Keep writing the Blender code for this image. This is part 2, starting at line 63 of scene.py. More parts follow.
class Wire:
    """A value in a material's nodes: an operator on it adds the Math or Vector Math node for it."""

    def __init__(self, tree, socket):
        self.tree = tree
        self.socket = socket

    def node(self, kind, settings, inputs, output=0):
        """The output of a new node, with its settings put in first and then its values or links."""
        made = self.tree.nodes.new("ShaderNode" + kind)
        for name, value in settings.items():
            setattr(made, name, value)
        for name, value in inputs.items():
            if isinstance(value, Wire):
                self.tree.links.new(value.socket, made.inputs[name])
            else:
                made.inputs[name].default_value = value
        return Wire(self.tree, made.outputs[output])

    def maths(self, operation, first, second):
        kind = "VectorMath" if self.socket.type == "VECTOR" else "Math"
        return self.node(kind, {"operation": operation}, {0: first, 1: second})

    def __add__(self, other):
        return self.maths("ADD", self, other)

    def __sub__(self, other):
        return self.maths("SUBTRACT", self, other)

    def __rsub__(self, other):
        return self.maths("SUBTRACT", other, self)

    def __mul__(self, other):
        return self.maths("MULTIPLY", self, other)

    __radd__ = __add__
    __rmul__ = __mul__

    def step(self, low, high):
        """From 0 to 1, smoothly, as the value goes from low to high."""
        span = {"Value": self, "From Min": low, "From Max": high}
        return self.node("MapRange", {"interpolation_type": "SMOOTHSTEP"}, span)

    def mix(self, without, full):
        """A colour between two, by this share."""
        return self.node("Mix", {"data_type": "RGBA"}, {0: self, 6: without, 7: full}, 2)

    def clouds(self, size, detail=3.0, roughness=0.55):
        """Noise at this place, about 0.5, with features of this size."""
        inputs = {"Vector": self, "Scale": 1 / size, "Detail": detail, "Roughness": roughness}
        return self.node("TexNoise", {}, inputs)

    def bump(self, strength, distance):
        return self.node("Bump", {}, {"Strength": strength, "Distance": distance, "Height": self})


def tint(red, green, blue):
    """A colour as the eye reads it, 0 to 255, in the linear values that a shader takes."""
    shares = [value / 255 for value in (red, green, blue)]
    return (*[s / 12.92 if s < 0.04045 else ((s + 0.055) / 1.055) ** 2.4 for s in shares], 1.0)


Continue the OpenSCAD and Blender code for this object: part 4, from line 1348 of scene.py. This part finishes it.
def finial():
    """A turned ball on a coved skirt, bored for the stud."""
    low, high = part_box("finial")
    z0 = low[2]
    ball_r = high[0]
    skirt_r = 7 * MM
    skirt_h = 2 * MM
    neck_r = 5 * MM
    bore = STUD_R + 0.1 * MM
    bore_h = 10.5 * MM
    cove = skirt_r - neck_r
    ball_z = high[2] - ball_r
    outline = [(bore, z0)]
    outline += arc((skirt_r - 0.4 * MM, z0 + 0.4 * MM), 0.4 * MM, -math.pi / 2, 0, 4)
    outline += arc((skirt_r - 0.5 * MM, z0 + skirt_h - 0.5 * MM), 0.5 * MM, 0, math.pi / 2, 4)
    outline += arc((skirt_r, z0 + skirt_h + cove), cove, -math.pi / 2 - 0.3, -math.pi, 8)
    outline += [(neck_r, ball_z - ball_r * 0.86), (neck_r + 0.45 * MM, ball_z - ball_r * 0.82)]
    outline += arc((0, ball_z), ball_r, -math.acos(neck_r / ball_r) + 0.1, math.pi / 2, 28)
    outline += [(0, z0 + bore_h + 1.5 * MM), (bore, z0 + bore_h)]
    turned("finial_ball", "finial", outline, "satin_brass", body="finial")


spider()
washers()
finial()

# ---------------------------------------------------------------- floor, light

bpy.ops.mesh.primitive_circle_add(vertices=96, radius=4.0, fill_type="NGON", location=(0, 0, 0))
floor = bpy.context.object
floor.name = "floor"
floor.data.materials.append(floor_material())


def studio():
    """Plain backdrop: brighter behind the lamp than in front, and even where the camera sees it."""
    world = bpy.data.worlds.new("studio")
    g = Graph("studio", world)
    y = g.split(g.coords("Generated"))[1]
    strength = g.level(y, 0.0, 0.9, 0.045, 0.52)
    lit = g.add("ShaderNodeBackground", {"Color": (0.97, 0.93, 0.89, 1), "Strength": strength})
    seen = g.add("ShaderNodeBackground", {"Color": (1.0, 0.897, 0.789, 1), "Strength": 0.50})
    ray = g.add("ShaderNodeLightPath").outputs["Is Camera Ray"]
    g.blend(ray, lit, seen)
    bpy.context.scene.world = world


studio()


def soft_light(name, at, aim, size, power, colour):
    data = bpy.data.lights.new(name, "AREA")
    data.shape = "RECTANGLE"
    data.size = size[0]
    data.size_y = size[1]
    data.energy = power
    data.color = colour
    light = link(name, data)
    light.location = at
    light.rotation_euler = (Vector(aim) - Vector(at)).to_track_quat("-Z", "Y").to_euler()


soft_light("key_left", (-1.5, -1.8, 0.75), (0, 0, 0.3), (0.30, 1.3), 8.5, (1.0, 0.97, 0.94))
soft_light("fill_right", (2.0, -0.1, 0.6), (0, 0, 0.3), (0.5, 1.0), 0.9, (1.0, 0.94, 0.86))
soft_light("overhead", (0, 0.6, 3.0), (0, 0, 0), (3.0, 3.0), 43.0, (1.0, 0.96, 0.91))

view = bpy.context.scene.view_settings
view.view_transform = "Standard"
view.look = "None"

********************

◆ Written problem: Each record above should be repeated exactly as it appears.

◆ Output of the task:
Keep writing the Blender code for this image. This is part 2, starting at line 63 of scene.py. More parts follow.
class Wire:
    """A value in a material's nodes: an operator on it adds the Math or Vector Math node for it."""

    def __init__(self, tree, socket):
        self.tree = tree
        self.socket = socket

    def node(self, kind, settings, inputs, output=0):
        """The output of a new node, with its settings put in first and then its values or links."""
        made = self.tree.nodes.new("ShaderNode" + kind)
        for name, value in settings.items():
            setattr(made, name, value)
        for name, value in inputs.items():
            if isinstance(value, Wire):
                self.tree.links.new(value.socket, made.inputs[name])
            else:
                made.inputs[name].default_value = value
        return Wire(self.tree, made.outputs[output])

    def maths(self, operation, first, second):
        kind = "VectorMath" if self.socket.type == "VECTOR" else "Math"
        return self.node(kind, {"operation": operation}, {0: first, 1: second})

    def __add__(self, other):
        return self.maths("ADD", self, other)

    def __sub__(self, other):
        return self.maths("SUBTRACT", self, other)

    def __rsub__(self, other):
        return self.maths("SUBTRACT", other, self)

    def __mul__(self, other):
        return self.maths("MULTIPLY", self, other)

    __radd__ = __add__
    __rmul__ = __mul__

    def step(self, low, high):
        """From 0 to 1, smoothly, as the value goes from low to high."""
        span = {"Value": self, "From Min": low, "From Max": high}
        return self.node("MapRange", {"interpolation_type": "SMOOTHSTEP"}, span)

    def mix(self, without, full):
        """A colour between two, by this share."""
        return self.node("Mix", {"data_type": "RGBA"}, {0: self, 6: without, 7: full}, 2)

    def clouds(self, size, detail=3.0, roughness=0.55):
        """Noise at this place, about 0.5, with features of this size."""
        inputs = {"Vector": self, "Scale": 1 / size, "Detail": detail, "Roughness": roughness}
        return self.node("TexNoise", {}, inputs)

    def bump(self, strength, distance):
        return self.node("Bump", {}, {"Strength": strength, "Distance": distance, "Height": self})


def tint(red, green, blue):
    """A colour as the eye reads it, 0 to 255, in the linear values that a shader takes."""
    shares = [value / 255 for value in (red, green, blue)]
    return (*[s / 12.92 if s < 0.04045 else ((s + 0.055) / 1.055) ** 2.4 for s in shares], 1.0)


Continue the OpenSCAD and Blender code for this object: part 4, from line 1348 of scene.py. This part finishes it.
def finial():
    """A turned ball on a coved skirt, bored for the stud."""
    low, high = part_box("finial")
    z0 = low[2]
    ball_r = high[0]
    skirt_r = 7 * MM
    skirt_h = 2 * MM
    neck_r = 5 * MM
    bore = STUD_R + 0.1 * MM
    bore_h = 10.5 * MM
    cove = skirt_r - neck_r
    ball_z = high[2] - ball_r
    outline = [(bore, z0)]
    outline += arc((skirt_r - 0.4 * MM, z0 + 0.4 * MM), 0.4 * MM, -math.pi / 2, 0, 4)
    outline += arc((skirt_r - 0.5 * MM, z0 + skirt_h - 0.5 * MM), 0.5 * MM, 0, math.pi / 2, 4)
    outline += arc((skirt_r, z0 + skirt_h + cove), cove, -math.pi / 2 - 0.3, -math.pi, 8)
    outline += [(neck_r, ball_z - ball_r * 0.86), (neck_r + 0.45 * MM, ball_z - ball_r * 0.82)]
    outline += arc((0, ball_z), ball_r, -math.acos(neck_r / ball_r) + 0.1, math.pi / 2, 28)
    outline += [(0, z0 + bore_h + 1.5 * MM), (bore, z0 + bore_h)]
    turned("finial_ball", "finial", outline, "satin_brass", body="finial")


spider()
washers()
finial()

# ---------------------------------------------------------------- floor, light

bpy.ops.mesh.primitive_circle_add(vertices=96, radius=4.0, fill_type="NGON", location=(0, 0, 0))
floor = bpy.context.object
floor.name = "floor"
floor.data.materials.append(floor_material())


def studio():
    """Plain backdrop: brighter behind the lamp than in front, and even where the camera sees it."""
    world = bpy.data.worlds.new("studio")
    g = Graph("studio", world)
    y = g.split(g.coords("Generated"))[1]
    strength = g.level(y, 0.0, 0.9, 0.045, 0.52)
    lit = g.add("ShaderNodeBackground", {"Color": (0.97, 0.93, 0.89, 1), "Strength": strength})
    seen = g.add("ShaderNodeBackground", {"Color": (1.0, 0.897, 0.789, 1), "Strength": 0.50})
    ray = g.add("ShaderNodeLightPath").outputs["Is Camera Ray"]
    g.blend(ray, lit, seen)
    bpy.context.scene.world = world


studio()


def soft_light(name, at, aim, size, power, colour):
    data = bpy.data.lights.new(name, "AREA")
    data.shape = "RECTANGLE"
    data.size = size[0]
    data.size_y = size[1]
    data.energy = power
    data.color = colour
    light = link(name, data)
    light.location = at
    light.rotation_euler = (Vector(aim) - Vector(at)).to_track_quat("-Z", "Y").to_euler()


soft_light("key_left", (-1.5, -1.8, 0.75), (0, 0, 0.3), (0.30, 1.3), 8.5, (1.0, 0.97, 0.94))
soft_light("fill_right", (2.0, -0.1, 0.6), (0, 0, 0.3), (0.5, 1.0), 0.9, (1.0, 0.94, 0.86))
soft_light("overhead", (0, 0.6, 3.0), (0, 0, 0), (3.0, 3.0), 43.0, (1.0, 0.96, 0.91))

view = bpy.context.scene.view_settings
view.view_transform = "Standard"
view.look = "None"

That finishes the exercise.